Washing Aexae Sarongs The Right Way

Aexae also sells sarongs that you can wear as coverups. Here’s how you can wash them.

Machine Washing Your Aexae Sarongs

Fold your sarong and place it in a mesh laundry bag—that’ll prevent wear and tear damage. Once you’ve done that, place it in the washing machine. It’s perfectly fine to wash them with other similarly-colored items such as tees, tanks, swimsuits, etc. Consider adding a few towels to balance the load if you’re washing the sarongs by themselves.

Pour one scoop of ACTIVE detergent into the dispenser (or drum, depending on the washer). Next, choose your wash settings. As with swimsuits, you want to select a gentle or delicate cycle. Also, make sure to use cold water; hot water can cause the fabric to shrink.

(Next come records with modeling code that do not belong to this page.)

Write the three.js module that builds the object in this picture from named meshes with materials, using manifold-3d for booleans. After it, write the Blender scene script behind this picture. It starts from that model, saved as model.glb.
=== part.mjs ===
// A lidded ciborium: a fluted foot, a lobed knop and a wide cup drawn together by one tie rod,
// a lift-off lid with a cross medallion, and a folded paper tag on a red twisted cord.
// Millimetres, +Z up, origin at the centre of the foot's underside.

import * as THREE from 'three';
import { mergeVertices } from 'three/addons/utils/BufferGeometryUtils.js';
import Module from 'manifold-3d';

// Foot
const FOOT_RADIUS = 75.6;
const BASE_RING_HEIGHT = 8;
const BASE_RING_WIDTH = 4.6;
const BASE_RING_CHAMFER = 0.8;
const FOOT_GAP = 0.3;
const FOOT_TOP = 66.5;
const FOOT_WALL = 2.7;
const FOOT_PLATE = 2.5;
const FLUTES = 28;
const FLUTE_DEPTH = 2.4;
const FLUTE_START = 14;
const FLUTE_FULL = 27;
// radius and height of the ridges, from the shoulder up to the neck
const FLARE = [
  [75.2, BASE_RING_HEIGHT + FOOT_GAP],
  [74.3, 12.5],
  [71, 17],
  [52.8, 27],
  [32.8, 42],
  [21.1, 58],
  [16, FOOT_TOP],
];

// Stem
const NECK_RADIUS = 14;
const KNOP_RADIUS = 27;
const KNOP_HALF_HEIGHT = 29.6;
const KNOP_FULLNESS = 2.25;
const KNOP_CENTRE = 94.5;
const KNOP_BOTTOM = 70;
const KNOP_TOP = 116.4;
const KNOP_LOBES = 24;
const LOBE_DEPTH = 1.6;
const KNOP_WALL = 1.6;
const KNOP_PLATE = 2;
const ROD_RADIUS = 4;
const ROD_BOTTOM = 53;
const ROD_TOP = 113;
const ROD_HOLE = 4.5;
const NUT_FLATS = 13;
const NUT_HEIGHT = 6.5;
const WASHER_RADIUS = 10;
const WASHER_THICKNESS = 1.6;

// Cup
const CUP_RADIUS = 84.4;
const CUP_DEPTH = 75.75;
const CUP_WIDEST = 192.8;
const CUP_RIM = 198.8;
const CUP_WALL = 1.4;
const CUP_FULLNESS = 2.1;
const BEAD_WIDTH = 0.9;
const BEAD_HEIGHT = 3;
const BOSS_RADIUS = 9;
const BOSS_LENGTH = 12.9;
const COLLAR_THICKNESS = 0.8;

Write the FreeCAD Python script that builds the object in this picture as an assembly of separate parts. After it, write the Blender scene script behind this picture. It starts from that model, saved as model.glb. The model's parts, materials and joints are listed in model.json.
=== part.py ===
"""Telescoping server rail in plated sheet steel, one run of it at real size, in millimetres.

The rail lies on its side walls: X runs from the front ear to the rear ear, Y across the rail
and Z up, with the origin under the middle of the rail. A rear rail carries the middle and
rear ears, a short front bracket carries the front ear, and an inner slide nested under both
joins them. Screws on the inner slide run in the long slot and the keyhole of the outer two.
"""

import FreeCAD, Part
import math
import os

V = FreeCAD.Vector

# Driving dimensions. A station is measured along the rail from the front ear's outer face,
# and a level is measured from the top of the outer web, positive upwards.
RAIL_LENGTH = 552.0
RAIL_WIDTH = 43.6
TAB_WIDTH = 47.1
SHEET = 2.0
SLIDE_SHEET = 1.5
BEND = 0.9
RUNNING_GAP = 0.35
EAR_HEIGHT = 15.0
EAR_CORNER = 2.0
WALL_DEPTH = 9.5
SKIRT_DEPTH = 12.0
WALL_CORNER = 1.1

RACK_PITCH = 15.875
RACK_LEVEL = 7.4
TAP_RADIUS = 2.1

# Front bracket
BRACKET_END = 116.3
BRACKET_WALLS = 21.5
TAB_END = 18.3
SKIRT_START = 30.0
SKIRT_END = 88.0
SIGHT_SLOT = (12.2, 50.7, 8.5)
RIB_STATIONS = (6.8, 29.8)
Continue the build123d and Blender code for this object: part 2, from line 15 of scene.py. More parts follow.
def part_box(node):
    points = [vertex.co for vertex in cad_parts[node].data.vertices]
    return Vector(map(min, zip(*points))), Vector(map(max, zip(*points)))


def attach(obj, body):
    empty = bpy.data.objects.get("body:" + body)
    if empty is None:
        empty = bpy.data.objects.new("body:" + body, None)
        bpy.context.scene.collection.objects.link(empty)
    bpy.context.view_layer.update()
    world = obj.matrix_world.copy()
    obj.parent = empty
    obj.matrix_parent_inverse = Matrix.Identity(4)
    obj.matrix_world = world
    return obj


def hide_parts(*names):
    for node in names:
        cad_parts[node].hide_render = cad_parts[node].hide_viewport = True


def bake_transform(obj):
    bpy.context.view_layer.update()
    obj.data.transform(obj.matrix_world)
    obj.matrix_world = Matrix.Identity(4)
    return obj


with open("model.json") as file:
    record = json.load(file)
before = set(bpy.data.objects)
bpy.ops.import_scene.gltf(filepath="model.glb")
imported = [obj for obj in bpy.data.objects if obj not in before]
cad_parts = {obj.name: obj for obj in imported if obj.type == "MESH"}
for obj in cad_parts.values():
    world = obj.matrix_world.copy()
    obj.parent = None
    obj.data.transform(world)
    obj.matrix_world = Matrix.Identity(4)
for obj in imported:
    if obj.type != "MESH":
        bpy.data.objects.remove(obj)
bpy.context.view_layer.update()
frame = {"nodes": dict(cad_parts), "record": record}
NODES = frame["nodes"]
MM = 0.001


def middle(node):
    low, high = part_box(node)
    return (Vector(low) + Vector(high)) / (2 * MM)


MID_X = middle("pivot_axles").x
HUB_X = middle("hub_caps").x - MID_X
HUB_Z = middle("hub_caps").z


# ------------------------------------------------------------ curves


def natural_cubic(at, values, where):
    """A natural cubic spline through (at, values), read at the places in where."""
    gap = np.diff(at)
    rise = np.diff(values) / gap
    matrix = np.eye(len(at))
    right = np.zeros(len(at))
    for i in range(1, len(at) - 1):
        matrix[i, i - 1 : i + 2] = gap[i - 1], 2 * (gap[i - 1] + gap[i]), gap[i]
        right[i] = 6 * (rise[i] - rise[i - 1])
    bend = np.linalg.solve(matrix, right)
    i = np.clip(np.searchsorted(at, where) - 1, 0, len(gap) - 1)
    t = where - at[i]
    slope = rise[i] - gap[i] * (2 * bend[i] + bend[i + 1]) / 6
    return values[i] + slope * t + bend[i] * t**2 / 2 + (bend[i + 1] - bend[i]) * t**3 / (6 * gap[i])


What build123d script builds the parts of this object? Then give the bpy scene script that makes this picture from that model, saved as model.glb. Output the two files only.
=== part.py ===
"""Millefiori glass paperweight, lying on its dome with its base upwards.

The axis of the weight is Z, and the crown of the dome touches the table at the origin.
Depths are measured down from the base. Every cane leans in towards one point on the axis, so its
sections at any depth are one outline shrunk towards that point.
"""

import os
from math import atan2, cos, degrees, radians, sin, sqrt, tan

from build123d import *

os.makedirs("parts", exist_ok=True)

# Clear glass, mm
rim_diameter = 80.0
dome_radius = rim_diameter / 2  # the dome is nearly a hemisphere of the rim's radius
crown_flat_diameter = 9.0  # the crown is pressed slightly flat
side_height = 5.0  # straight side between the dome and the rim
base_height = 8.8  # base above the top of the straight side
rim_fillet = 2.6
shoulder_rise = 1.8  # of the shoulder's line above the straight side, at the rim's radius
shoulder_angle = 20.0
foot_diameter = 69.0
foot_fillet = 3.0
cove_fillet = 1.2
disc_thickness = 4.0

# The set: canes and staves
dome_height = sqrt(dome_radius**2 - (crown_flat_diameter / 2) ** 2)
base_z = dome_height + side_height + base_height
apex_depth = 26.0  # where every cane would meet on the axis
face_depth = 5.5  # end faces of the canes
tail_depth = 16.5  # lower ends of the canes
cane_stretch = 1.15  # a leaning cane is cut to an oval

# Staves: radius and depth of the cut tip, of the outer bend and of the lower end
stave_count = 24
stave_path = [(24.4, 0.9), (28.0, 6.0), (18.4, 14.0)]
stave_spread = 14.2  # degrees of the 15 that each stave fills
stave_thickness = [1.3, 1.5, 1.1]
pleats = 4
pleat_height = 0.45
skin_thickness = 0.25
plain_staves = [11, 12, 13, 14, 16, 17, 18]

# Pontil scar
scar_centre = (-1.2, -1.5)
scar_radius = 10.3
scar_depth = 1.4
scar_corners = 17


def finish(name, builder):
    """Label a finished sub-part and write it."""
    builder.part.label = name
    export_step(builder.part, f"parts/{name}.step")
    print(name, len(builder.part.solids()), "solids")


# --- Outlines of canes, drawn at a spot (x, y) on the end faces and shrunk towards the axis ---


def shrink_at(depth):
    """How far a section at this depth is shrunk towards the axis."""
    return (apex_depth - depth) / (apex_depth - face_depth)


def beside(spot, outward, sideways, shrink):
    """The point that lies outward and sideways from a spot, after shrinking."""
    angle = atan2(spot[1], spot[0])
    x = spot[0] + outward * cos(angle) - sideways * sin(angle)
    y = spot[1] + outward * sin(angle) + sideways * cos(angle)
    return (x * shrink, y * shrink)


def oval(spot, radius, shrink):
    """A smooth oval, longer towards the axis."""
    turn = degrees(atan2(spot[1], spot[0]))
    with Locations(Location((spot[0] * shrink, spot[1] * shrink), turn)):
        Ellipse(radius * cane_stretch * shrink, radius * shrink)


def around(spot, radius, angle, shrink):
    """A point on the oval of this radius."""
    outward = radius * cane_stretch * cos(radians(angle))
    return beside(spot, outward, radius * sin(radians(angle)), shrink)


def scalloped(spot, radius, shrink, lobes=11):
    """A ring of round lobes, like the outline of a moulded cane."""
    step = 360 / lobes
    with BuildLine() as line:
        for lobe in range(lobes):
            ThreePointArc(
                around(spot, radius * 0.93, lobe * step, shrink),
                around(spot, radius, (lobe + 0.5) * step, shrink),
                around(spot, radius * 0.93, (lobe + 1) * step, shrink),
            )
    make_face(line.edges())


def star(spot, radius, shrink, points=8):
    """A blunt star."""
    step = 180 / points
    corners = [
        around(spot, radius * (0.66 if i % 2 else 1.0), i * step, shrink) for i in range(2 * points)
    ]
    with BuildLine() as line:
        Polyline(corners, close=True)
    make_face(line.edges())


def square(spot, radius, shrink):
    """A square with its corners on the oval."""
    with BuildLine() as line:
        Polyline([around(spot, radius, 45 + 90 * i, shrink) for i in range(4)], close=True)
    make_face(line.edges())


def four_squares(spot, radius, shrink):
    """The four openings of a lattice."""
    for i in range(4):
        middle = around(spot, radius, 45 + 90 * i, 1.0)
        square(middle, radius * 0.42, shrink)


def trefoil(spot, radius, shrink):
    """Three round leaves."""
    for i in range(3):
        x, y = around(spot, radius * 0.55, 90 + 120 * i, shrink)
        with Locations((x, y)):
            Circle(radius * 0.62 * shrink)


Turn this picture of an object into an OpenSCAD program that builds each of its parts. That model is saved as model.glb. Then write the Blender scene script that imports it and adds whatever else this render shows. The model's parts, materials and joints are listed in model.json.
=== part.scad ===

Press start and wait for the washer to do its thing. Retrieve your sarong (and other laundry) afterward and let it air dry on a laundry rack. You can also hang it up on a clothesline. Just make sure not to expose it to the sun’s UV rays as that can cause the fabric to fade.

Avoid the dryer, if possible as that can wear out the material prematurely.

Washing Your Aexae Sarongs In the Sink 

Start by creating a bath. Turn on the tap and fill a small wash bin or sink with cool water. Add 1/2 scoop of ACTIVE detergent (you can adjust the amount based on the number of items that you’re washing) and swish the water with your hand to mix. The powder will dissolve, leaving you with a soapy solution.

Tip: Feel free to hand wash your sarong with other similar garments (e.g. tank,

Place the sarong in the sink so that it’s fully immersed in the water. Wave it through the liquid a few times to work in the soap suds. From there, let it soak for 20 to 30 minutes.

Rinse the fabric thoroughly with cool water afterward. We recommend holding the sarong under the faucet and rinsing it that way, however, you can also do it in the sink (you’d have to refill it with fresh water). Continue until all of the detergent has been washed off.

Press the excess water out of the fabric with your hands. Remember to be gentle. Once you’ve done that, place it on a clothesline or drying rack and let it air dry. Avoid tumble drying.